EA: La competizione è così importante? Io vengo da New York dove c’era una scena molto calda. Quelle persone erano così competitive l’una con l’altra, ma per me non era questo il punto. Quando la scena artistica femminista ebbe inizio qui in California, c’era molto supporto, un approccio differente.
JC: Quando ero una giovane artista, ogni volta che venivo trattata male, mi rendevo conto che era perché ero donna ed era vero. Comunque, non mi è mai passato per la testa che le artiste donne fossero trattate male per il semplice fatto di essere delle artiste. Mi ci è voluto molto tempo per rendermi conto di questo. Ero molto naive, una giovane donna idealista, e quando uscivo con i ragazzi alla Barney’s Beanery, ero terrorizzata dal come fossero così terribilmente competitivi l’uno con l’altro. Io ho sempre creduto che un gruppo dovesse essere di sostegno! Così decisi di fare un cambiamento radicale nella mia arte realizzando e cercando di costruire una pratica artistica femminista. Ho portato una serie di valori, che riguardavano la collaborazione e il supporto, e questo era molto diverso da quello che sembrava essere accettabile a New York tra gli artisti sia uomini che donne. Questa è probabilmente una delle cose che ha distrutto il mio rapporto con Miriam Shapiro: lei era molto competitiva e non avrebbe neanche potuto immaginare un altro genere di rapporto. Poi, nel 1979 quando il Dinner Party entrò nel mondo, ci furono alcune persone che non riuscivano ad avere a che fare con un’opera d’arte basata su principi femministi: supporto, collaborazione e conoscenza e dare spazio a tutti. Era un paradigma completamente differente, ed è sempre stata la mia responsabilità — nel mio studio e nel mondo.

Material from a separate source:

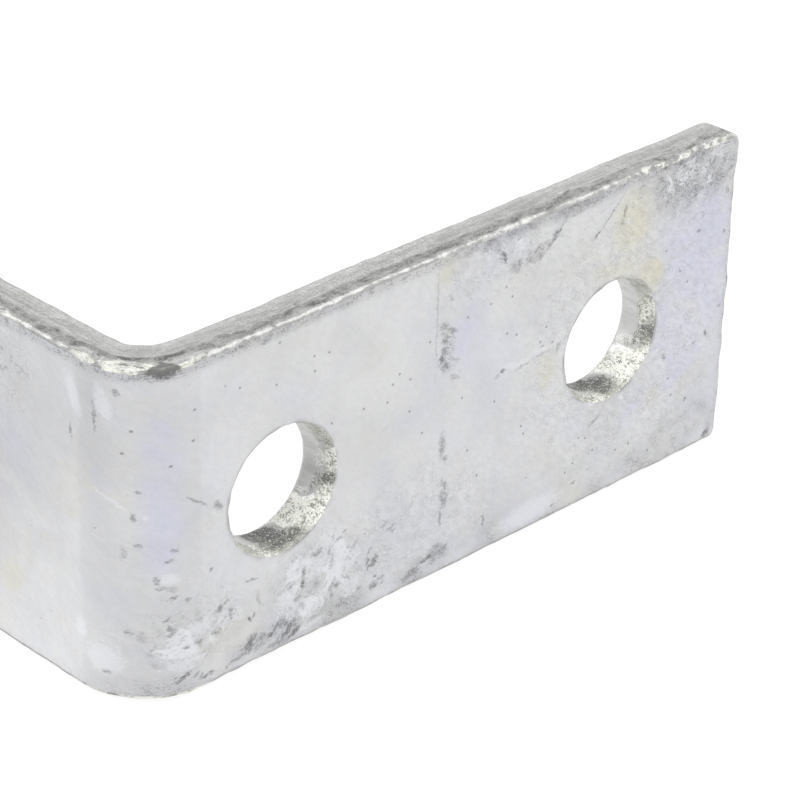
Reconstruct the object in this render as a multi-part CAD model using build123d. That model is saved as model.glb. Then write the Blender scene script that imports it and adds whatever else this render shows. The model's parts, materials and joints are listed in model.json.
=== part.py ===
from build123d import *
import os

# U bracket for strut channel: one flat steel bar, punched with five holes, folded into a hat
# shape and then galvanised. Millimetres. +X runs along the two wings, +Y is the depth of the
# U and +Z is the bar's width. The bracket stands on one long edge of the bar, at Z = 0. The
# wings' undersides share one plane at the lowest Y, and the bridge that closes the U is at
# the highest Y. The origin is the middle of the bounding box's base.

# The flat bar
BAR_WIDTH = 40.0
BAR_THICKNESS = 5.0
EDGE_RADIUS = 0.8  # rounding of the bar's long edges and of its sheared ends
END_CORNER_RADIUS = 1.3  # corners of the bar's ends, seen square on to its broad side

# The folds
CHANNEL_WIDTH = 42.0  # between the two walls: a 41 mm strut with clearance
CHANNEL_DEPTH = 41.0  # from the plane of the wings' undersides to the bridge
FOLD_INNER_RADIUS = 3.0

# The holes. The punch enters on the outside of the hat and breaks out on its inside.
HOLE_RADIUS = 7.0
HOLE_WALL_DISTANCE = 20.0  # from a wall's inner face to the centre of its wing's first hole
HOLE_PITCH = 50.0  # between the two holes of a wing
HOLE_END_DISTANCE = 20.0  # from the second hole's centre to the end of the wing
ENTRY_RADIUS = 0.6  # edge that the punch draws in where it enters
BREAKOUT_GROWTH = 0.5  # added to the hole's radius where the punch breaks out
BREAKOUT_DEPTH = 2.0  # length of the flared part of the hole's wall
PUNCH_OVERSHOOT = 1.0  # how far the punch's solid stands out of the bar on each side

# Places that follow from the sizes above
FULL_DEPTH = CHANNEL_DEPTH + BAR_THICKNESS
BRIDGE_OUTSIDE_Y = FULL_DEPTH / 2
UNDERSIDE_Y = -FULL_DEPTH / 2
WING_TOP_Y = UNDERSIDE_Y + BAR_THICKNESS
INNER_HOLE_X = CHANNEL_WIDTH / 2 + HOLE_WALL_DISTANCE
OUTER_HOLE_X = INNER_HOLE_X + HOLE_PITCH
WING_END_X = OUTER_HOLE_X + HOLE_END_DISTANCE


def folded_bar():
    """The bar with square edges: a line down the middle of its thickness, given that thickness."""
    wall_x = (CHANNEL_WIDTH + BAR_THICKNESS) / 2
    wing_y = UNDERSIDE_Y + BAR_THICKNESS / 2
    bridge_y = BRIDGE_OUTSIDE_Y - BAR_THICKNESS / 2
    middle_line = FilletPolyline(
        (-WING_END_X, wing_y),
        (-wall_x, wing_y),
        (-wall_x, bridge_y),
        (wall_x, bridge_y),
        (wall_x, wing_y),
        (WING_END_X, wing_y),
        radius=FOLD_INNER_RADIUS + BAR_THICKNESS / 2,
    )
    return extrude(trace(middle_line, BAR_THICKNESS), BAR_WIDTH)


def on_bar_end(edge):
    """True for an edge that lies on the sheared end of either wing."""
    return abs(abs(edge.center().X) - WING_END_X) < 0.01


def round_the_rim(bar):
    """Rounds the four corners of the ends, then the rim of both broad sides.

    With its corners round, each broad side's rim is one smooth chain of edges: down one long
    edge, round an end and back up the other. Filleting its two end edges fillets all of it.
    """
    corners = bar.edges().filter_by(Axis.Y).filter_by(on_bar_end)
    bar = fillet(corners, END_CORNER_RADIUS)
    end_edges = bar.edges().filter_by(Axis.Z).filter_by(on_bar_end)
    return fillet(end_edges, EDGE_RADIUS)


def punch():
    """What one punched hole removes, about the Y axis, entering at Y = 0 towards -Y."""
    entry_mouth = HOLE_RADIUS + ENTRY_RADIUS
    exit_mouth = HOLE_RADIUS + BREAKOUT_GROWTH
    entry_edge = RadiusArc((entry_mouth, 0), (HOLE_RADIUS, -ENTRY_RADIUS), -ENTRY_RADIUS)
    rest_of_outline = Polyline(
        entry_edge @ 1,
        (HOLE_RADIUS, BREAKOUT_DEPTH - BAR_THICKNESS),
        (exit_mouth, -BAR_THICKNESS),
        (exit_mouth, -BAR_THICKNESS - PUNCH_OVERSHOOT),
        (0, -BAR_THICKNESS - PUNCH_OVERSHOOT),
        (0, PUNCH_OVERSHOOT),
        (entry_mouth, PUNCH_OVERSHOOT),
        entry_edge @ 0,
    )
    return revolve(make_face(entry_edge + rest_of_outline), Axis.Y)


def hole_places():
    """Where each hole's axis meets the side that the punch enters: two per wing, one in the bridge."""
    places = [(0, BRIDGE_OUTSIDE_Y, BAR_WIDTH / 2)]
    for side in (-1, 1):
        for distance in (INNER_HOLE_X, OUTER_HOLE_X):
            places.append((side * distance, WING_TOP_Y, BAR_WIDTH / 2))
    return places


bracket = round_the_rim(folded_bar())
for place in hole_places():
    bracket -= Pos(place) * punch()

os.makedirs("parts", exist_ok=True)
export_step(bracket, "parts/bracket.step")
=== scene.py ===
"""Looks of the hot-dip galvanised U bracket: its zinc coat, its edges and its punched holes.

The bracket is one flat bar, so its surface is built flat, in millimetres along the bar, across
it and through its thickness, and then folded. Wear is painted on the flat bar in the same way,
and so is painted light: a lighter coat inside the U, and a painted highlight and a painted dark
reflection in the holes' walls.
"""

import json
import logging
import math
from dataclasses import dataclass, field
from enum import Enum, IntEnum
from typing import Any, Sequence

import bpy
import numpy as np
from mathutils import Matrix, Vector, noise

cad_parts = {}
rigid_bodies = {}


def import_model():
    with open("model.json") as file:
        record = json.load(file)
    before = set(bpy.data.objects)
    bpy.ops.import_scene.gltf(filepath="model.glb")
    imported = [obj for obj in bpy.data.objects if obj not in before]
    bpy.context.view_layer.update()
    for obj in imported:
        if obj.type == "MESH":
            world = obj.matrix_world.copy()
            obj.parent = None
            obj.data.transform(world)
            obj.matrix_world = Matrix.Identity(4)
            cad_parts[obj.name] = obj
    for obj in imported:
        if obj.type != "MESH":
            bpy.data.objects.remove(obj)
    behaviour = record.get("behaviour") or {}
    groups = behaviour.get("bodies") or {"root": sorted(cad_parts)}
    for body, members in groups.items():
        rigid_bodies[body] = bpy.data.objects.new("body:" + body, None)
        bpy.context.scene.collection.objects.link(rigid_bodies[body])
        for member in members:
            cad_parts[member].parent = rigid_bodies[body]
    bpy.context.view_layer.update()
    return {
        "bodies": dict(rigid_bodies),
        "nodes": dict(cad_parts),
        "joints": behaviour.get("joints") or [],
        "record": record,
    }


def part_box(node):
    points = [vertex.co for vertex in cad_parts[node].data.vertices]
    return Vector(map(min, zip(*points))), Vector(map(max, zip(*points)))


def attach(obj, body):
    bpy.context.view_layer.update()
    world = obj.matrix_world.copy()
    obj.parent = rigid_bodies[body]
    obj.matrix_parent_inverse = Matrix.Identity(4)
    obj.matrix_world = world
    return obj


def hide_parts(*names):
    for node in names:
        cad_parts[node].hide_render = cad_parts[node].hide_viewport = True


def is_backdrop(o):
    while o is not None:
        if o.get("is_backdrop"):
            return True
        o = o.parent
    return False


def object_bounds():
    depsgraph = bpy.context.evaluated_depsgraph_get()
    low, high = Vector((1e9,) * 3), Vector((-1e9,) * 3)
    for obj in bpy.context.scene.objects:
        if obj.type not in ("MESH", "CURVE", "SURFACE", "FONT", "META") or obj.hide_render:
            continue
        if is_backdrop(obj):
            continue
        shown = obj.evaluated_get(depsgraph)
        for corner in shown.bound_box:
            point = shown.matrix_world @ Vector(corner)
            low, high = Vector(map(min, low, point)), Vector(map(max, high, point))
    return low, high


LOG = logging.getLogger("u_bracket")
MM = 0.001

Colour = tuple[float, float, float]
Socket = Any


def ease(low: float, high: float, value: np.ndarray) -> np.ndarray:
    """Rises smoothly from 0 to 1.

    Args:
        low: Where the rise starts. It may be above high, and then the result falls.
        high: Where the rise ends.
        value: What is tested.

    Returns:
        Values from 0 to 1, as many as were given.
    """
    part = np.clip((value - low) / (high - low), 0.0, 1.0)
    return part * part * (3.0 - 2.0 * part)


def lumps(points: np.ndarray, size: float, lot: float) -> np.ndarray:
    """Smooth random lumps, the same on every run.

    Args:
        points: Places in millimetres, one row each.
        size: Width of a lump in millimetres.
        lot: Picks one pattern out of many.

    Returns:
        A value for each place, from about -1 to 1.
    """
    scaled = points / size + np.array((lot * 17.3, lot * 5.9, lot * 11.1))
    return np.fromiter((noise.noise(Vector(row)) for row in scaled), float, len(scaled)) * 1.6


class Zone(IntEnum):
    """The parts of the bracket's surface, each with its own finish."""

    INSIDE = 0
    OUTSIDE = 1
    EDGE = 2
    BORE = 3


class Wear(Enum):
    """What a painted patch does to the coat."""

    VIOLET = "violet"
    CREAM = "cream"
    FLAKY = "flaky"
    SCUFFED = "scuffed"
    HATCHED = "hatched"
    CRINKLED = "crinkled"
    PITTED = "pitted"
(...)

EA: Io penso che The Dinner Party sia una delle più grandi performance del nostro tempo. Ecco come la vedo io, una performance.
JC: Grazie!
EA: La mia visione della scena di New York era così diversa, forse perché mi stavo formando come artista, non notavo queste cose. Ma la cosa più cattiva che mi hanno fatto è stata fatta da una donna. È successo durante i giorni di 100 Boots (1971-73). Ero a New York per visitare le gallerie. Stavo chiacchierando con Carl Andre che stava visitando anche lui quella galleria, quando entra questa donna. Lei era un’artista concettuale e si voltò non appena mi vide! Carl ci presentò, ma lei si rifiutò di parlarmi e stette tutto il tempo ad adularlo. Si trattava di Lee Lozano e allora non sapevo che stava facendo il suo progetto Decide to Boycott Women, che consisteva nel non parlare con le donne per il resto della sua vita. Ma appresi questo alla mostra “WACK!” nell’anno successivo, quando fu presentato il progetto dell’opera. Realizzai che ero stata un inconsapevole elemento di un lavoro che lei aveva cominciato nel 1971 e che sarebbe continuato per 27 anni. Era un lavoro molto cattivo, orribile (seppur interessante) ed io ero stata una delle sue vittime!